Il est vrai qu’il y a dans la faiblesse du positionnement international quelque chose qui rompt avec cette centralisation indispensable si on veut retrouver l’unité parce qu’un peuple qui n’est plus souverain en matière de paix et de guerre ne peut plus être rassemblé que dans la fausse unité du fascisme belliciste et il est clair que l’état réel de la societe française s’y prête. L’état de l’organisation du PCF, les vains débats et compromis du conseil national, la presse qui ne se réveille comme communiste que quand il s’agit de souscription dit à quel point le pari est risqué.

Outre le problème important qui veut que plus la lutte des classes devient aïgue (et elle l’est au niveau international comme au plan interne, le recours au fascisme en est le signe), plus les communistes doivent fixer leur attention, aiguiller leur action sur l’ennemi véritable et non sur des hypothétiques alliés peu surs, notoirement problématiques. Il serait déraisonnable de méconnaitre la nécessité de l’alliance mais que cela nous détourne de l’essentiel, en reporte le centre de gravité suivant les caprices de ces alliés en particulier leurs discours sur le combat pour la démocratie et la liberté derrière l’OTAN et la presse bourgeoise.

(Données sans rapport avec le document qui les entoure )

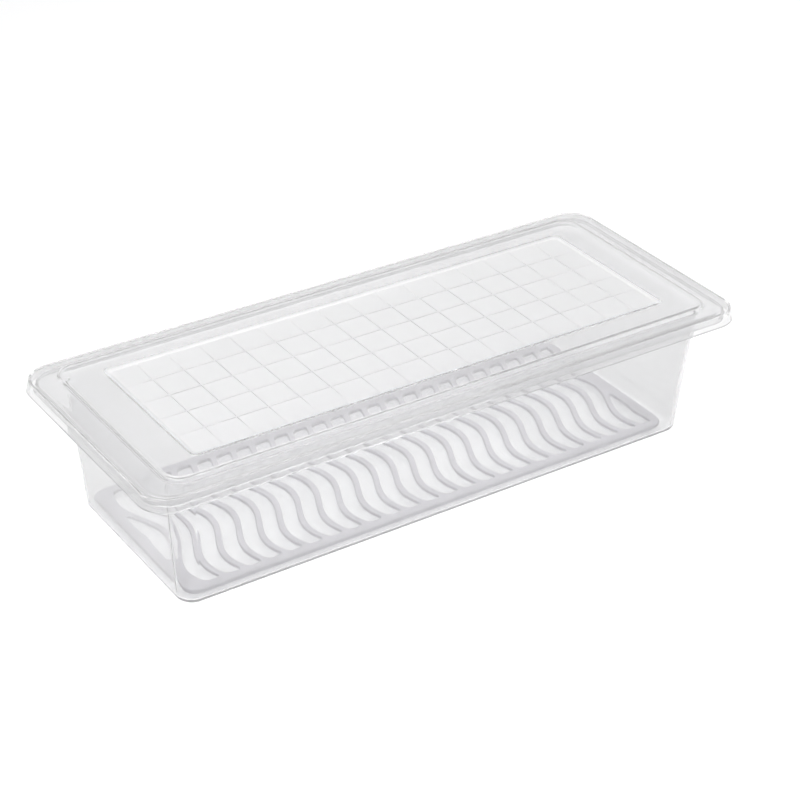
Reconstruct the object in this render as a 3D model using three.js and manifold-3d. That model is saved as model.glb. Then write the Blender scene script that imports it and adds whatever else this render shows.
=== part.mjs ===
// Fridge bin: a long clear food box, a slotted drain tray that lies in it, and a lift-off lid.
// Millimetres. +X runs along the length, +Y to the back, +Z up. The origin is under the middle of the base.

import * as THREE from 'three';
import * as BufferGeometryUtils from 'three/addons/utils/BufferGeometryUtils.js';
import Module from 'manifold-3d';

const wasm = await Module();
wasm.setup();

// Driving sizes
const LENGTH = 300;
const WIDTH = 124;
const HEIGHT = 67;
const FIT_GAP = 0.3;
const CORNER_STEPS = 9;
const ARC_STEPS = 4;

// Lid
const LID_WALL = 1.5;
const LID_CORNER = 13;
const DECK_RISE = 2;
const BORDER_TOP = HEIGHT - DECK_RISE;
const SKIRT_BOTTOM = 58.8;
const SKIRT_FLARE = 1.3;
const SKIRT_WALL = 1.4;
const LID_EDGE_ROUND = 0.8;
const DECK = { halfLength: 137.2, halfWidth: 52.8, corner: 8 };
const DECK_SLOPE = 0.5;
const PANEL = { halfLength: 120, halfWidth: 40, corner: 4.5 };
const PANEL_DEPTH = 0.8;
const PANEL_SLOPE = 2.4;
const PANEL_UNDER_SHIFT = 0.2;
const GRID_PITCH = 15;
const GRID_LINES_ALONG = 4;
const GRID_LINES_ACROSS = 15;
const GRID_LINE_WIDTH = 0.9;
const GRID_LINE_RISE = 0.35;
const JOIN_DEPTH = 0.3;

// Tub
const TUB_WALL = 1.6;
const TUB_FLOOR = 1.6;
const TUB_BOTTOM_ROUND = 3;
const TUB_INNER_ROUND = TUB_BOTTOM_ROUND - TUB_WALL;
const BASE = { halfLength: 130.7, halfWidth: 47.2, corner: 8 };
const DRAFT = 4.4;
const MOUTH = { ...grown(BASE, DRAFT), corner: 9 };
const RIM = { halfLength: 146.5, halfWidth: 58.6, corner: 11.5 };
const RIM_TOP = BORDER_TOP - LID_WALL - FIT_GAP;
const RIM_WALL = 1.4;
const RIM_LIP_BOTTOM = 59.7;
const RIM_EDGE_ROUND = 0.5;

// Drain tray
const TRAY = { halfLength: 125, halfWidth: 44.3, corner: 6.5 };
const TRAY_SHIFT = [-1.5, 1, 0];
const TRAY_TOP = 4.8;
const TRAY_PLATE = 1.6;
const TRAY_LIP_INSET = 1;
const TRAY_LIP_WALL = 0.9;
const TRAY_LIP_BOTTOM = TUB_FLOOR + FIT_GAP;
const SLOT_FIELD_HALF_LENGTH = 120;
const SLOT_FIELD_HALF_WIDTH = 40;
const SLAT_PITCH = 10;
const SLAT_WIDTH = 3;
const SLAT_OFFSET = 5;
const WAVE_HEIGHT = 4.3;
const WAVE_LENGTH = 58;
const SLOT_STEPS = 18;
const SLOT_END_ROUND = 1.8;
const SLOT_END_STEPS = 3;
const SLOT_MIN_WIDTH = 1.2;
const SLOT_MIN_LENGTH = 5;

const CLEAR_PLASTIC = { roughness: 0.12, metalness: 0, transparent: true };

// An outline is a rounded rectangle; this one lies a constant distance outside another.
function grown(outline, distance) {
  return {
    halfLength: outline.halfLength + distance,
    halfWidth: outline.halfWidth + distance,
    corner: outline.corner + distance,
  };
}

function ring(outline, inset, z) {
  return { ...grown(outline, -inset), z };
}

// Rings that turn a square edge into a quarter circle. From and to are angles in degrees, where 0 points
// outwards and 90 points up, and the circle's centre is at the given inset and height.
function roundedEdge(outline, centreInset, centreZ, radius, from, to) {
  return Array.from({ length: ARC_STEPS + 1 }, (_, step) => {
    const angle = THREE.MathUtils.degToRad(from + ((to - from) * step) / ARC_STEPS);
    return ring(outline, centreInset - radius * Math.cos(angle), centreZ + radius * Math.sin(angle));
  });
}

function ringPoints({ halfLength, halfWidth, corner, z }) {
  const centreX = halfLength - corner;
  const centreY = halfWidth - corner;
  const quarters = [[1, 1], [-1, 1], [-1, -1], [1, -1]];
  return quarters.flatMap(([signX, signY], quarter) =>
    Array.from({ length: CORNER_STEPS + 1 }, (_, step) => {
      const angle = (quarter + step / CORNER_STEPS) * (Math.PI / 2);
      return [
        signX * centreX + corner * Math.cos(angle),
        signY * centreY + corner * Math.sin(angle),
        z,
      ];
    })
  );
}

// A shell made of a stack of rings, closed by a flat face at its first and at its last ring.
function shellGeometry(rings) {
  const loops = rings.map(ringPoints);
  const count = loops[0].length;
  const positions = loops.flat(2);
  const indices = [];
  for (let level = 0; level + 1 < loops.length; level++) {
    for (let i = 0; i < count; i++) {
      const next = (i + 1) % count;
      const [a, b] = [level * count + i, level * count + next];
      indices.push(a, b, b + count, a, b + count, a + count);
    }
  }
  const last = (loops.length - 1) * count;
  for (let i = 1; i + 1 < count; i++) {
    indices.push(0, i + 1, i);
    indices.push(last, last + i, last + i + 1);
  }
  const geometry = new THREE.BufferGeometry();
  geometry.setAttribute('position', new THREE.Float32BufferAttribute(positions, 3));
  geometry.setIndex(indices);
  return geometry;
}

function toSolid(geometry) {
  const bare = geometry.clone();
  bare.deleteAttribute('normal');
  bare.deleteAttribute('uv');
  const merged = BufferGeometryUtils.mergeVertices(bare);
  return new wasm.Manifold(new wasm.Mesh({
    numProp: 3,
    vertProperties: new Float32Array(merged.attributes.position.array),
    triVerts: new Uint32Array(merged.index.array),
  }));
}

function toGeometry(solid) {
  const mesh = solid.getMesh();
  const geometry = new THREE.BufferGeometry();
  geometry.setAttribute('position', new THREE.BufferAttribute(mesh.vertProperties, mesh.numProp));
  geometry.setIndex(new THREE.BufferAttribute(mesh.triVerts, 1));
  geometry.computeVertexNormals();
  return geometry;
}

function boxSolid(size, centre) {
  return toSolid(new THREE.BoxGeometry(...size).translate(...centre));
}

// Tub: walls that lean out, a flat floor, and a rim turned out and down under the lid.
function tubGeometry() {
  const rimUnder = RIM_TOP - RIM_WALL;
  return shellGeometry([
    ...roundedEdge(BASE, TUB_BOTTOM_ROUND, TUB_BOTTOM_ROUND, TUB_BOTTOM_ROUND, -90, 0),
    ring(MOUTH, 0, rimUnder),
    ring(RIM, RIM_WALL, rimUnder),
    ring(RIM, RIM_WALL, RIM_LIP_BOTTOM),
    ring(RIM, 0, RIM_LIP_BOTTOM),
    ...roundedEdge(RIM, RIM_EDGE_ROUND, RIM_TOP - RIM_EDGE_ROUND, RIM_EDGE_ROUND, 0, 90),
    ring(MOUTH, TUB_WALL - RIM_EDGE_ROUND, RIM_TOP),
    ring(MOUTH, TUB_WALL, RIM_TOP - RIM_EDGE_ROUND),
    ...roundedEdge(BASE, TUB_WALL + TUB_INNER_ROUND, TUB_FLOOR + TUB_INNER_ROUND, TUB_INNER_ROUND, 0, -90),
  ]);
}

// Lid: a deck raised above its border, a shallow gridded panel, and a skirt outside the tub's rim.
function lidShell() {
  const lidBottom = { halfLength: LENGTH / 2, halfWidth: WIDTH / 2, corner: LID_CORNER };
  const lidTop = grown(lidBottom, -SKIRT_FLARE);
  const borderUnder = BORDER_TOP - LID_WALL;
  const deckUnder = HEIGHT - LID_WALL;
  const panelTop = HEIGHT - PANEL_DEPTH;
  return shellGeometry([
    ring(PANEL, PANEL_SLOPE - PANEL_UNDER_SHIFT, panelTop - LID_WALL),
    ring(PANEL, -PANEL_UNDER_SHIFT, deckUnder),
    ring(DECK, LID_WALL, deckUnder),
    ring(DECK, LID_WALL - DECK_SLOPE, borderUnder),
    ring(lidTop, SKIRT_WALL, borderUnder),
    ring(lidBottom, SKIRT_WALL, SKIRT_BOTTOM),
    ring(lidBottom, 0, SKIRT_BOTTOM),
    ...roundedEdge(lidTop, LID_EDGE_ROUND, BORDER_TOP - LID_EDGE_ROUND, LID_EDGE_ROUND, 0, 90),
    ring(DECK, -DECK_SLOPE, BORDER_TOP),
    ring(DECK, 0, HEIGHT - DECK_SLOPE),
    ring(DECK, DECK_SLOPE, HEIGHT),
    ring(PANEL, 0, HEIGHT),
    ring(PANEL, PANEL_SLOPE, panelTop),
  ]);
}

function gridLineCentres(count) {
  return Array.from({ length: count }, (_, i) => (i - (count - 1) / 2) * GRID_PITCH);
}

function lidGeometry() {
  const panelTop = HEIGHT - PANEL_DEPTH;
  const height = GRID_LINE_RISE + JOIN_DEPTH;
  const centreZ = panelTop + GRID_LINE_RISE - height / 2;
  let lid = toSolid(lidShell());
  for (const x of gridLineCentres(GRID_LINES_ACROSS)) {
    lid = lid.add(boxSolid([GRID_LINE_WIDTH, 2 * PANEL.halfWidth, height], [x, 0, centreZ]));
  }
  for (const y of gridLineCentres(GRID_LINES_ALONG)) {
    lid = lid.add(boxSolid([2 * PANEL.halfLength, GRID_LINE_WIDTH, height], [0, y, centreZ]));
  }
  return toGeometry(lid);
}

function wave(y) {
  return WAVE_HEIGHT * Math.cos((2 * Math.PI * y) / WAVE_LENGTH);
}

// How far a slot's sides draw in at its rounded ends.
function endInset(y) {
  const intoEnd = Math.abs(y) - (SLOT_FIELD_HALF_WIDTH - SLOT_END_ROUND);
  return intoEnd <= 0 ? 0 : SLOT_END_ROUND - Math.sqrt(Math.max(SLOT_END_ROUND ** 2 - intoEnd ** 2, 0));
}

function slotRows() {
  const straight = SLOT_FIELD_HALF_WIDTH - SLOT_END_ROUND;
  const rows = Array.from({ length: SLOT_STEPS + 1 }, (_, i) => -straight + (2 * straight * i) / SLOT_STEPS);
  const ends = Array.from({ length: SLOT_END_STEPS }, (_, i) => {
    const angle = ((i + 1) / SLOT_END_STEPS) * (Math.PI / 2);
    return straight + SLOT_END_ROUND * Math.sin(angle);
  });
  return [...ends.map((y) => -y).reverse(), ...rows, ...ends];
}

// The gaps between one slat and the next, cut short where the frame's end border covers them.
function slotOutlines(slatBefore) {
  const outlines = [];
  let rows = [];
  const finish = () => {
    if (rows.length > 2 && rows.at(-1).y - rows[0].y > SLOT_MIN_LENGTH) outlines.push(rows);
    rows = [];
  };
  for (const y of slotRows()) {
    const left = Math.max(slatBefore + SLAT_WIDTH / 2 + wave(y) + endInset(y), -SLOT_FIELD_HALF_LENGTH);
    const right = Math.min(
      slatBefore + SLAT_PITCH - SLAT_WIDTH / 2 + wave(y) - endInset(y),
      SLOT_FIELD_HALF_LENGTH
    );
    if (right - left > SLOT_MIN_WIDTH) rows.push({ y, left, right });
    else finish();
  }
  finish();
  return outlines;
}

function outlineShape({ halfLength, halfWidth, corner }) {
  const shape = new THREE.Shape();
  const points = ringPoints({ halfLength, halfWidth, corner, z: 0 });
  shape.setFromPoints(points.map(([x, y]) => new THREE.Vector2(x, y)));
  return shape;
}

function trayPlate() {
  const shape = outlineShape(TRAY);
  const firstSlat = SLAT_OFFSET - SLAT_PITCH * Math.ceil((SLOT_FIELD_HALF_LENGTH + SLAT_OFFSET) / SLAT_PITCH);
  for (let slat = firstSlat; slat < SLOT_FIELD_HALF_LENGTH + SLAT_PITCH; slat += SLAT_PITCH) {
    for (const rows of slotOutlines(slat)) {
      const rightSide = rows.map(({ right, y }) => new THREE.Vector2(right, y));
      const leftSide = rows.map(({ left, y }) => new THREE.Vector2(left, y)).reverse();
      shape.holes.push(new THREE.Path([...rightSide, ...leftSide]));
    }
  }
  const plate = new THREE.ExtrudeGeometry(shape, { depth: TRAY_PLATE, bevelEnabled: false });
  return toSolid(plate.translate(0, 0, TRAY_TOP - TRAY_PLATE));
}

function trayLip() {
  const outer = grown(TRAY, -TRAY_LIP_INSET);
  const shape = outlineShape(outer);
  shape.holes.push(outlineShape(grown(outer, -TRAY_LIP_WALL)));
  const height = TRAY_TOP - TRAY_PLATE - TRAY_LIP_BOTTOM + JOIN_DEPTH;
  const lip = new THREE.ExtrudeGeometry(shape, { depth: height, bevelEnabled: false });
  return toSolid(lip.translate(0, 0, TRAY_LIP_BOTTOM));
}

// The tray is smaller than the tub's floor and lies a little to the left and back of its middle.
function trayGeometry() {
  return toGeometry(trayPlate().add(trayLip())).translate(...TRAY_SHIFT);
}

function part(name, geometry, colour, opacity) {
  const material = new THREE.MeshStandardMaterial({ ...CLEAR_PLASTIC, color: colour, opacity });
  const mesh = new THREE.Mesh(geometry, material);
  mesh.name = name;
  return mesh;
}

const fridgeBin = new THREE.Group();
fridgeBin.add(part('tub', tubGeometry(), 0xf0f1f3, 0.3));
fridgeBin.add(part('drain_tray', trayGeometry(), 0xe4e4ee, 0.6));
fridgeBin.add(part('lid', lidGeometry(), 0xf2f3f4, 0.35));

export default fridgeBin;
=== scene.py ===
"""Looks of the fridge bin: a clear tub, a wavy-slotted drain tray and a gridded lid, one moulding each."""

import math

import bmesh
import bpy
from mathutils import Matrix, Vector


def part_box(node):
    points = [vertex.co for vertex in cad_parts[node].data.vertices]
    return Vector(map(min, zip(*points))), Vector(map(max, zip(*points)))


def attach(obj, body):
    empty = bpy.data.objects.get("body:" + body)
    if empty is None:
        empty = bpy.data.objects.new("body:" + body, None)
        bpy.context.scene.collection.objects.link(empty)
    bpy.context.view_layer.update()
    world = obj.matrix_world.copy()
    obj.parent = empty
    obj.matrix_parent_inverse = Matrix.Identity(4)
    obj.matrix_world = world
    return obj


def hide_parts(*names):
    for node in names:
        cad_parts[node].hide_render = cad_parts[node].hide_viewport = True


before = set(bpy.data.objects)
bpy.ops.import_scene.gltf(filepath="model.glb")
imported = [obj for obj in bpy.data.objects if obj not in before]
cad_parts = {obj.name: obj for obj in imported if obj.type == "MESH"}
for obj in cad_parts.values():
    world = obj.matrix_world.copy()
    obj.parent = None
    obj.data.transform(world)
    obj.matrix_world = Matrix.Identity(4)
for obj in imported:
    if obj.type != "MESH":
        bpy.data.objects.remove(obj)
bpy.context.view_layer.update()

MM = 0.001

# Outlines are rounded rectangles: half length, half width, corner radius, in millimetres.
BASE = (130.7, 47.2, 8.0)
MOUTH = (135.1, 51.6, 9.0)
RIM = (146.5, 58.6, 11.5)
DECK = (137.2, 52.8, 8.0)
PANEL = (120.0, 40.0, 4.5)
TRAY = (125.0, 44.3, 6.5)
TRAY_SHIFT = (-1.5, 1.0, 0.0)
CORNER_STEPS = 20
ARC_STEPS = 5
NORMAL_WEIGHT = 100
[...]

Il faut au contraire se battre pour des revendications politiques qui seule permettent de parler au nom de la classe ouvrière c omme de la majorité du peuple français. Ne pas s’épuiser dans les conditions d’un accord mais rester sur les conditions optimales de la lutte contre l’ennemi véritable. Cela seul permet de dépasser une illusion catégorielle largement liée aux moeurs, à la marchandisation, à une casuistique jésuite, à des querelles vaines de personnes pour que ceux qui s’engagent dans une perspective réelle de transformation s’y reconnaissent. C’est à ce prix que le discours sur la démocratie, sur la liberté qui ne peut pas exister sans intervention, sans action, aura un sens. Ce qui se passe au niveau international n’est pas un supplément d’âme, il présente les conditions de possibilité du mouvement qui transforme l’ordre des choses existant, ou nous y participons sur nos bases, ou c’est la barbarie.

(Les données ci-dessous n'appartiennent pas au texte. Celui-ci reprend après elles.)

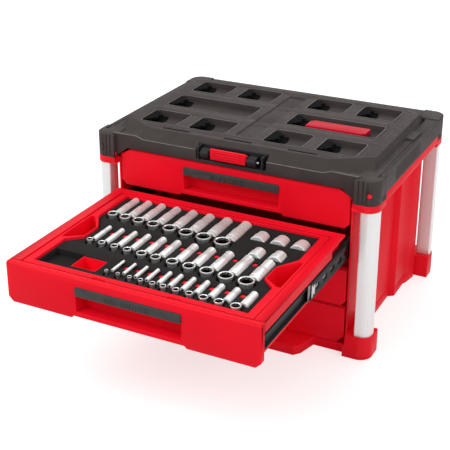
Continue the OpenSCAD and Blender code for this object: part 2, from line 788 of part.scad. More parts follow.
module tray_insert() {
    t = 2.5;
    low = front_z(2) + 6 + drawer_t + 0.5;
    color(red) translate([0, -pulled(2), 0]) tray_cup();
    color(red) translate([0, -pulled(2), 0]) difference() {
        translate([-tray_w / 2, tray_front, low]) cube([tray_w, tray_d, tray_top - low]);
        translate([0, 0, foam_low]) linear_extrude(60) foam_plan(0.3);
        translate([0, 0, foam_low]) linear_extrude(60) notch_plan(0);
        // hollow below the floor and behind the flange
        translate([0, 0, low - cut]) linear_extrude(tray_top - t - low + cut) difference() {
            translate([-tray_w / 2 + t, tray_front + t]) square([tray_w - 2 * t, tray_d - 2 * t]);
            foam_plan(t + 0.3);
            notch_plan(-t);
        }
        translate([0, 0, low - cut]) linear_extrude(foam_low - t - low + cut)
            translate([-tray_w / 2 + t, tray_front + t]) square([tray_w - 2 * t, tray_d - 2 * t]);
        // clear of the hand recess behind the drawer front
        translate([-grip_w / 2 - drawer_t - 1, tray_front - cut, low - cut])
            cube([grip_w + 2 * drawer_t + 2, 14, front_z(2) + grip_high + drawer_t + 1 - low + cut]);
        // two lips on the front edge
        for (x = [-62, 75]) translate([x - 12, tray_front - cut, tray_top - 2]) cube([24, 6, 5]);
    }
}

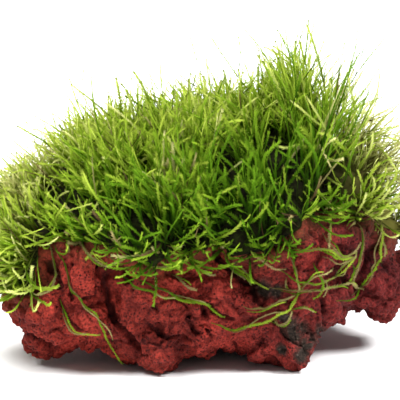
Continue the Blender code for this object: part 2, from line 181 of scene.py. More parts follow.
def furrow(co, size, shift=(0.0, 0.0, 0.0)):
    """One in the middle of the furrows between noise lumps of this size, and zero on the lumps."""
    return max(0.0, 1.0 - abs(noise.noise(co / size + Vector(shift))) * NOISE_SHARPNESS)


def in_creases(seen, facing):
    """How deep the front's creases cut at these places, and how far down their walls each place is."""
    depth, share = np.zeros(len(seen)), np.zeros(len(seen))
    for line, half_width, full_depth in CREASES_MM:
        away = np.full(len(seen), math.inf)
        for a, b in zip(np.array(line), np.array(line)[1:]):
            part = np.clip((seen - a) @ (b - a) / ((b - a) @ (b - a)), 0.0, 1.0)
            away = np.minimum(away, np.linalg.norm(seen - a - part[:, None] * (b - a), axis=1))
        inside = np.clip(1.0 - (away / half_width) ** 2, 0.0, 1.0) * facing
        depth = np.maximum(depth, inside * full_depth * 0.001)
        share = np.maximum(share, inside)
    return depth, share


def spots(seen, facing, table):
    """The largest of the rounded spots in the table at these places: one at a spot's middle."""
    result = np.zeros(len(seen))
    for right, higher, radius, height in table:
        away = np.linalg.norm(seen - np.array([right, higher]), axis=1) / radius
        result = np.maximum(result, height * np.clip(1.0 - away ** 2, 0.0, 1.0) * facing)
    return result


rough_stone = with_modifiers(
    merged_copy("stone", "rough_stone"), "rough",
    ("REMESH", {"mode": "VOXEL", "voxel_size": STONE_GRID}),
    ("SMOOTH", {"factor": 0.5, "iterations": STONE_SMOOTHING}),
)
rock = bmesh.new()
rock.from_mesh(rough_stone)
rock.normal_update()


def to_mat(co):
    """How far this place is from the moss mat."""
    return mat_surface.find_nearest(co)[3]


bare_front = {f.index for f in rock.faces
              if f.normal.y < FRONT_TURN and to_mat(f.calc_center_median()) > BARE_MARGIN}
fine_edges = [e for e in rock.edges if any(f.index in bare_front for f in e.link_faces)]
bmesh.ops.subdivide_edges(rock, edges=fine_edges, cuts=1, use_grid_fill=True)
rock.normal_update()
places = np.array([v.co[:] for v in rock.verts])
facing = np.sqrt(np.clip(-np.array([v.normal[:] for v in rock.verts]) @ np.array(sight), 0.0, 1.0))
noise.seed_set(NOISE_SEED)
wander = np.array([noise.noise_vector(v.co / WANDER_SIZE) for v in rock.verts])
seen = on_drawing_plane(places + wander * CREASE_WANDER)
crease_depth, crease_shade = in_creases(seen, facing)
swell = spots(seen, facing, BUMPS_MM) * 0.001 + SWELL
stained = spots(seen, facing, [(*stain, 1.0) for stain in STAINS_MM])
moves, painted_pit_shade, mossy = [], [], []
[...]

si on me lit complètement on concevras que ie pense que ce qui est nécessaire pour unifier les travailleurs, l’est encore plus pour les communistes.De ce que j’écris ici, on en déduiras que si le congrès est perdu c’est parce que malgré /ou à cause du secrétaire Fabien Roussel (les deux sont exacts parce qu’on est au milieu du gué), les liquidateurs occupent la centralité et s’imposent directement ou avec ceux qui sont favorables au compromis de sommet. Il n’y a de fait aucune direction centrale pour mener la bataille du socialisme et des orientations de classe, les meilleurs ceux de Venissieux, du pas de Calais, de Vitry sont bien trop occupé à tenir leur position locale résultat ils sont incapables de faire ce qu’il faudrait faire d’urgence: prendre le pouvoir idéologiquement et politiquement, alors que les autres qui n’ont rien d’autre à foutre sont les maîtres de fait de l’organisation et du débat idéologique comme du secteur

Voilà brièvement résumé là où nous en sommes Marianne et moi, mais aussi semble-t-il pas mal de lecteurs-collaborateurs de ce blog.

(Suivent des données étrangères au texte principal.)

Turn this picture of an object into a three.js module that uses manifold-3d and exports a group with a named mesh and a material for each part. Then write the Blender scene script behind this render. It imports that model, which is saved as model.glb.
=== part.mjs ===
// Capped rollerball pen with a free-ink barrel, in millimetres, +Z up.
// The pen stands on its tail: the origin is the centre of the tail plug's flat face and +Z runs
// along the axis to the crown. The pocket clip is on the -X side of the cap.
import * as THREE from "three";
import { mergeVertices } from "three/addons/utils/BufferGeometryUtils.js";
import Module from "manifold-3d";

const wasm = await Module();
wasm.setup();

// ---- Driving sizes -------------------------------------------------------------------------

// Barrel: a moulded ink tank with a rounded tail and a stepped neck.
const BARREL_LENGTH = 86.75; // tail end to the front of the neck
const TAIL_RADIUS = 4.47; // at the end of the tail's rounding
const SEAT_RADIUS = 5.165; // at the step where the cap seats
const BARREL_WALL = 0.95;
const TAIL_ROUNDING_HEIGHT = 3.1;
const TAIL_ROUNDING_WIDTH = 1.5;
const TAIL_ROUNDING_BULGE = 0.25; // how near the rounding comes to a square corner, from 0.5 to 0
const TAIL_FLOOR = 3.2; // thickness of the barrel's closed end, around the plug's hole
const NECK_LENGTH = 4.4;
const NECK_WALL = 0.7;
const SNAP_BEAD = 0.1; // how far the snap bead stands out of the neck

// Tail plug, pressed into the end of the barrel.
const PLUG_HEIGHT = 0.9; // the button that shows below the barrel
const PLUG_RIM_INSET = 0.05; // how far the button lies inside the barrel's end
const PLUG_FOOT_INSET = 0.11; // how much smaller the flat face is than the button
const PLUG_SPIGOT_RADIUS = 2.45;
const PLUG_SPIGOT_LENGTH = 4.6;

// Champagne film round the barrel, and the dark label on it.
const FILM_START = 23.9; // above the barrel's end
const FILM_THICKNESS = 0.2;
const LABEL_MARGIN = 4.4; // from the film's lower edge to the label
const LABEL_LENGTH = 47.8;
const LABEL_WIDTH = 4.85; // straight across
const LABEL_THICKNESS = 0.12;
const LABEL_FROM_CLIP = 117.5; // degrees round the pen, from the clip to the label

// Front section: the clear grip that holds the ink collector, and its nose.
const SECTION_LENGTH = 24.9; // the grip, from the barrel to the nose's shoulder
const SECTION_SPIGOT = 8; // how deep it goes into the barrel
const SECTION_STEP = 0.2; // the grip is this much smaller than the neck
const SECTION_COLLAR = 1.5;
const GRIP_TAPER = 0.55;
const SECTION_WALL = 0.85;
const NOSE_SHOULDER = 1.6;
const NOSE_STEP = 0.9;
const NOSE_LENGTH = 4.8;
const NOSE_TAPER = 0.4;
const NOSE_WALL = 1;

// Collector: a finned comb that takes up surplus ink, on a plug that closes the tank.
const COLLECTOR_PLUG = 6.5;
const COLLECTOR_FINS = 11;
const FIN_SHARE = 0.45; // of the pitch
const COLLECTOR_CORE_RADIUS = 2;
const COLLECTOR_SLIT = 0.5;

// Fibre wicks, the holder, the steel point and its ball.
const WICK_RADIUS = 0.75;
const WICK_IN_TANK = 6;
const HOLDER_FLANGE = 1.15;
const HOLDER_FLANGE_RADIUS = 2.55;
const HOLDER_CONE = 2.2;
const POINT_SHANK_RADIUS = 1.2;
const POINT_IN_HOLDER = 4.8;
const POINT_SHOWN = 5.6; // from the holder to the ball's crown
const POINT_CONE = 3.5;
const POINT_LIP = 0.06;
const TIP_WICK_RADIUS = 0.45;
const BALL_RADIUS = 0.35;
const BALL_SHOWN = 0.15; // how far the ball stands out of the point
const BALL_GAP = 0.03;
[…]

Point de vue personnel sur le travail de ce blog…

Si je devais résumer trivialement le point de vue communiste tel qu’il m’a été plus ou moins transmis par des gens d’un autre temps, je dirais : “Il ne faut pas prendre les gens pour des cons, mais ne jamais oublier non plus qu’ils peuvent l’être réellement… en particulier quand ils tentent de justifier par de grands sentiments moraux ce qui relève d’un égoïsme suicidaire pour les plus faibles d’entre eux”.

Je voulais faire ce point parce que nous sommes Marianne et moi, à la veille de cette rentrée prises pour 10 jours environ par quelques nécessités qui risquent de ralentir le rythme de parution de ce blog. Il est un âge où comme Marianne on doit gérer les derniers jours de vacances de ses petits-enfants tandis que les parents comme l’exige l’air de l’époque doivent faire face au surcroit de boulot, à l’auto-exploitation exigée d’eux sous couvert de “motivations”. Moi avec l’âge, tout en étant dans une forme que l’on peut considérer comme éblouissante à l’âge de 83 ans (merci Ambroize Croizat qui m’a assuré des soins jusqu’à cet âge avancé, merci au programme de la résistance qui à l’exemple de ce qui se réalisait en URSS a fait de ma génération les gens les plus heureux, jusqu’à l’irresponsabilité, depuis l’aube de l’humanité), il faut que je surveille les quelques petites pannes dont ma carcasse est victime et que je resserre les boulons (opération de la vésicule biliaire oui ou non, arthrose ou entorse de la cheville et allergies multiples).

Mais là aussi, il faut voir le contexte si nous sommes Marianne et moi à un régime plus lent pour une dizaine de jours, ce blog désormais fourmille de collaborateurs de qualité dont nous avons parfois du mal à passer sur le fil les contributions. D’où les vertus d’un rassemblement à partir d’un travail d’unification réelle.